Yes. But he must rely heavily on advertising - an expensive way to
bring undecided voters into his camp. And he must make sure that the
Republican business leaders who defected to Bredesen's side early in
the campaign remain with him through Election Day.
Erk! As Bill Hobbs scathingly pointed out months ago, those "Republican business leaders" were nearly all cronies of Bredesen to begin with, or folks who directly benefitted from his deals, or RINOs. They don't seem to have mattered at all since.

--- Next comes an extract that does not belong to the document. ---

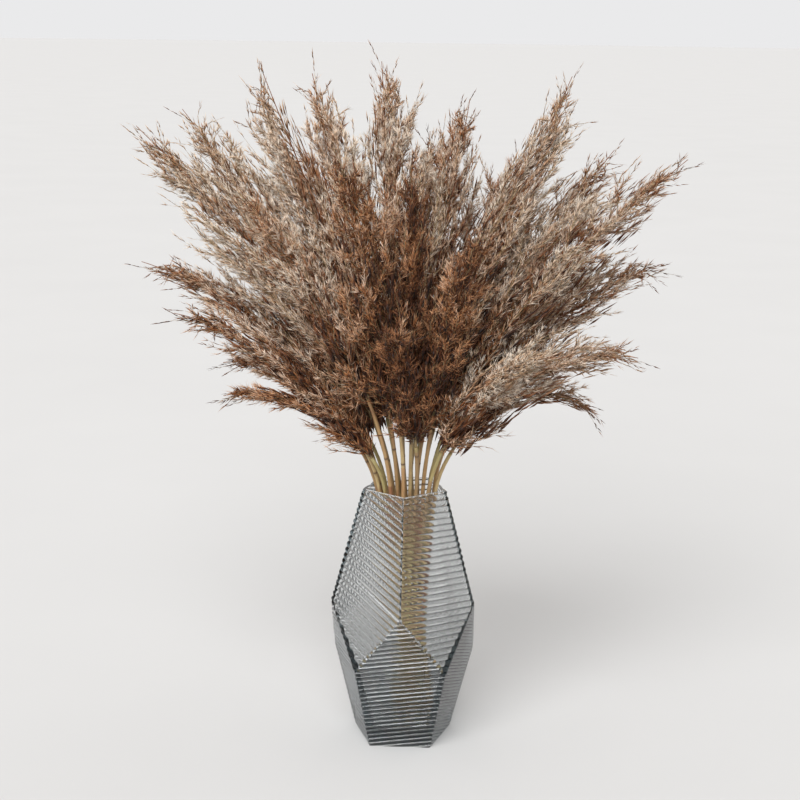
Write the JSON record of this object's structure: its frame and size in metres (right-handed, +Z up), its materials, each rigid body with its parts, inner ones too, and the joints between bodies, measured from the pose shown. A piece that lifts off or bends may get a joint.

And Bredesen is going all out with the advertising now, in a series of very negative, sharp ads. But has SAT bothered to lambast him for "going negative," something she made a crusade of against George Flinn? Of course not. It's the other side now.
Bredesen has the money to do that and fund a get-out-the-vote effort.
He's prepared to use his wealth to win the race - a resource Hilleary
doesn't have.

Hilleary has been attacking Bredesen on this issue, but rich politicians
use their money to fund their campaigns all the time. Sometimes it
works and sometimes it doesn't.
And sometimes she takes them to task for it and sometimes she doesn't. Depends on the party. Ask Flinn.
Remember George Flinn?
Ahhh, her most recent, crowning achievement. The one-woman demolition job she did in a series of five editorials. She went after him like a mad dog, barking and howling and biting. Now that Bredesen's campaign has many of the elements that she criticezed Flinn for having, can we expect to see Susie dear attack him? Based on this column, I ain't holding my breath.

Besides, Thorp's track record of advice isn't that good. And she didn't advise Flinn, but tore him down. Viciously and in the most appalling abuse of position I think I've seen in a newspaper. But that's out Susie, shameless to the end.

Bredesen is running against his own party and the image they have. That's why he avoids national Democrats and doesn't self-identify as one. He's got a natural disadvantage built right in that Hilleary doesn't. Hilleary's Republican and damned proud, Sunquist excepted. There's no way Bredesen can deny his heritage and win; but there's also no way Bredesen can embrace his heritage and win either. Now that he's gone ugly-negative with his ads, the subliminal perception is that Hilleary is the leader. As long as Van can keep from making some blunder, he's in the catbird seat until November 5.